Если Ульяновск одержим прошлым, Самара – (космическим) будущим, то Казань, несомненно, настоящим. Это озабоченность проявляется в стремлении местных жителей монументализировать окружающий их мир во всей его полноте, от повседневных предметов до потусторонних существ. В Казани есть памятники Благотворителю, Водовозу, Коту, Кошельку, Мойдодыру, Дракону… по правде сказать, проще перечислить, каким предметам и людям в Казани НЕ установлены памятники. Вишенка на торте в этом смысле – скульптурное изображение давнишнего ректора Казанского университета Карла Фукса. Эксцентрично выглядящий железный человек магнетизирует местных жителей не столько сам по себе, сколько как оболочка для кое-чего еще: если заглянуть ему за спину и сфокусироваться на выполненном в форме человеческой головы набалдашнике трости, который Фукс сжимает в руке, то можно обнаружить, что черты лица этой скульптуры-в-скульптуре подозрительно напоминают – мамма мия – мэра Казани, в правление которого и был установлен монумент. Посторонним сложно вникнуть в суть этой казанской энигмы, отдаленно напоминающей о дурных бесконечностях Эшера; потирая лоб, осознаешь, что здесь более, чем где-либо еще, верны знаменитые слова Черчилля о России – «загадка, завернутая в тайну и помещенная внутрь головоломки».

Охотник за архитектурными follies обнаружит для себя во всех трех городах зеленые нетронутые пастбища. В Казани – которая после Универсиады стала похожа на то, чем была Прибалтика в СССР: ближняя почти заграница, где в каждой стене найдется окошко, извергающее мишленовские сырники по студенческим ценам; огромная, размером если не с хеопсовскую, то уж точно с хефреновскую пирамида; многофункциональный, с суши и боулингом, памятник шаймиевской эпохе.

В Самаре – синагога в мавританском стиле, модерновая дача Головкина с бетонными слонищами, музей «Самара космическая» с настоящей, с 17-этажный дом, королёвской ракетой «Р7» и деревянная, с памятной часовенкой избенка, где в 1956 году случилась «каменная Зоя» – 128-дневное окаменение девушки, легкомысленно осмелившейся повальсировать с иконой.

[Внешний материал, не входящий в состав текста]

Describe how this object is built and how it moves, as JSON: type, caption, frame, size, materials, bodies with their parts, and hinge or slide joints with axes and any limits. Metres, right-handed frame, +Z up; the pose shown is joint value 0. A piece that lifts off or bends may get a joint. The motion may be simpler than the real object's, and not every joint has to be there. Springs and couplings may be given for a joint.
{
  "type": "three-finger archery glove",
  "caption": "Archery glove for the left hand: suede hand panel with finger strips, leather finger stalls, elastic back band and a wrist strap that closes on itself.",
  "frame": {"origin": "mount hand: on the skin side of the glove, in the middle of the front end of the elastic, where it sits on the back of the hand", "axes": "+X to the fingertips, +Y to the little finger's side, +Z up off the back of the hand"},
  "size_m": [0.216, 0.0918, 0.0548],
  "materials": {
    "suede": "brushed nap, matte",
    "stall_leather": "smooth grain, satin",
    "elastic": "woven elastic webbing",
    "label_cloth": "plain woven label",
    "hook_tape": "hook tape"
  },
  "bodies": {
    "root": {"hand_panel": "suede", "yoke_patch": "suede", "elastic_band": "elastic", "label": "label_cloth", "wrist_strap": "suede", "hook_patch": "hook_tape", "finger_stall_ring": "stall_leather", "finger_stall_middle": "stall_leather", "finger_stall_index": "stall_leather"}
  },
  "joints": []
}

В Ульяновске – ленинский мемориал: беломраморное, напоминающее храм Хатшепсут в Долине Царей и кремлевский Дворец съездов разом сооружение, под сводами которого уместились целые дома, бережно перенесенные сюда с улицы, на которой родился Ленин. Собственно, это и есть советский Карнак – мраморные поля, по которым, хочешь не хочешь, а бредешь себе по направлению к вечности, монументальные, с храмовой акустикой, декорированные мозаиками, барельефами и горельефами помещения, выстроенные, чтобы донести и не расплескать куда-то в XXX век советскую сакральность. Хрустальный голос экскурсовода – неизбывно советской донны, будто сошедшей с иллюстраций к рассказикам в журнале «Мурзилка»: «Маленький Володя мечтал о том, чтобы в России…» – время от времени заглушает леденящий кровь рык – через ширму от диорам Ульяновска 1870-х годов и копии посмертной маски Ленина развернута экспозиция «Планета динозавров» – весьма поучительная: даже динозавры чувствуют беспокойство за свою судьбу, очутившись по соседству с коммунистическим тирексом.

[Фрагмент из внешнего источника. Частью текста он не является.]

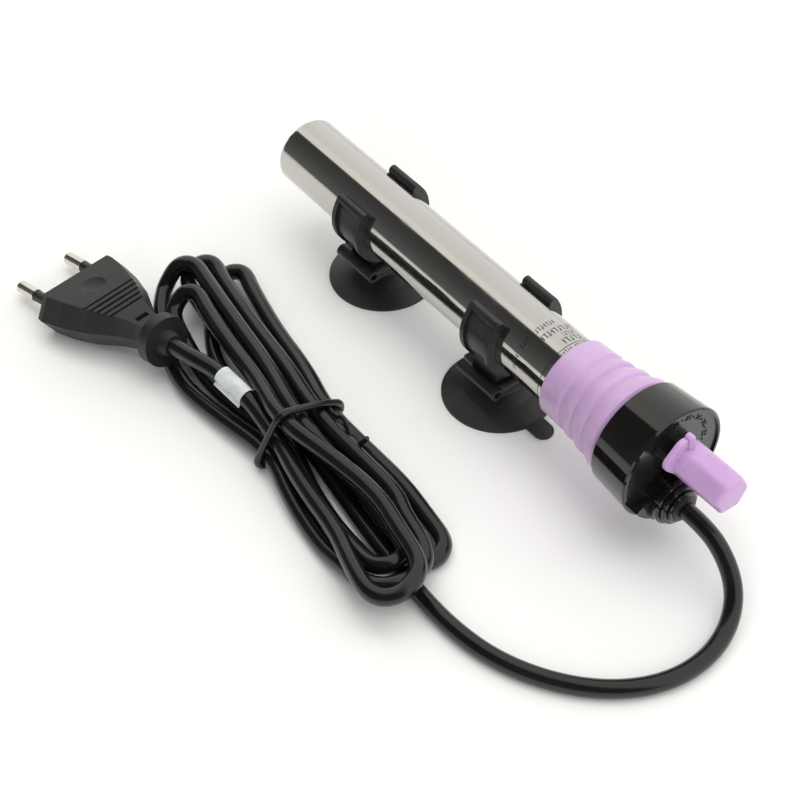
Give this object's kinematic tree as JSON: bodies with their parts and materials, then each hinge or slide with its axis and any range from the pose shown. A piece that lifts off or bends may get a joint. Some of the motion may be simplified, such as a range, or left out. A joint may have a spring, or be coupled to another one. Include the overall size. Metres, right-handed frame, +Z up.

Путешествия в жанре «и тропинка, и лесок» могут показаться несколько пресноватыми – подумаешь, тоже мне экзотика: разливное пиво, конская колбаса, алкогольный бальзам «Татарстан» и автобусные остановки, с которых можно уехать в загадочные Базарные Матаки, Икшурму, Мамадыш, Малмыж, Мензелинск, Муслюмово, Читу-Янцевары. Ну да, ничего слишком особенного – и туземцы здесь в перьях не скачут, и родственников не едят, люди как люди; ну так зато, по крайней мере, они тут не разбивают памятники ВИЛ и ВОВ, не берут денег, когда добрасывают тебя из пригорода до центра, не выставляют цены в долларах – и, last but not least, по-прежнему делают ракеты (причем неплохо справляются).

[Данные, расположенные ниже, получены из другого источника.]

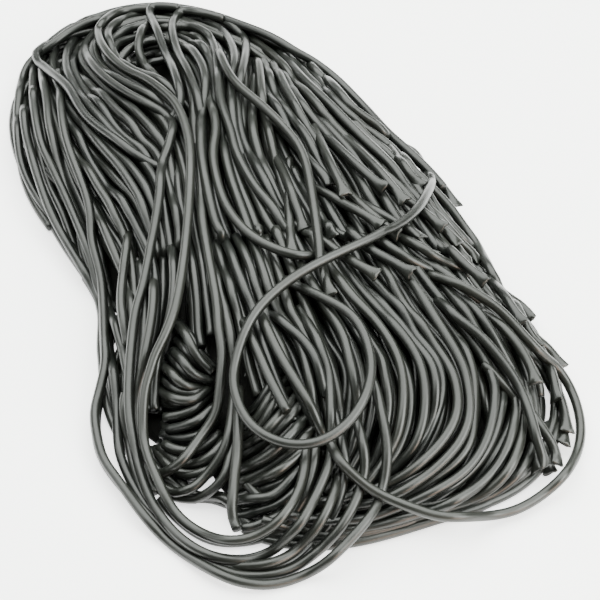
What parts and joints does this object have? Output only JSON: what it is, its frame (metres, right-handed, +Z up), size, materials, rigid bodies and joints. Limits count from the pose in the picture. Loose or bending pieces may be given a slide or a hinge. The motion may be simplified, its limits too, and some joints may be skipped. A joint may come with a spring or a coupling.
{
  "type": "licorice spaghetti",
  "caption": "Loose heap of black licorice spaghetti: a long hank of soft round laces turned back on itself, with stray loops and cut ends.",
  "frame": {"origin": "on the surface that the heap lies on, under the middle of its bounding box", "axes": "+Z up, the shortest extent; +Y along the hank's length, towards its far end, the longest extent"},
  "size_m": [0.2456, 0.3354, 0.0485],
  "materials": {
    "licorice": null
  },
  "bodies": {
    "root": {"lace_heap": "licorice"}
  },
  "joints": []
}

У британского писателя Кингсли Эмиса был – мало кем читаемый через полвека после публикации – роман «Русские прятки». Это антиутопия. В нем описана оккупированная русскими Англия – полностью деградировавшая, впавшая в дикость и невежество, вплоть до того, что англичане забывают свой язык. Странным образом, однако, единственные, кто пытается удержать их в более-менее цивилизованном состоянии, оказываются офицеры русских оккупационных войск – напоминающие скорее дворян из «Войны и мира», чем варваров. Разумеется, это гротеск и сатира, вымышленный мир, в котором все наоборот; однако мы знаем, что национальная литература часто проговаривается о том, что творится в голове тех или иных народов – а иногда и позволяет диагностировать их подлинные «чаяния». Что ж – СЛУЧИСЬ ЧЕГО, скамейка запасных у нас длинная.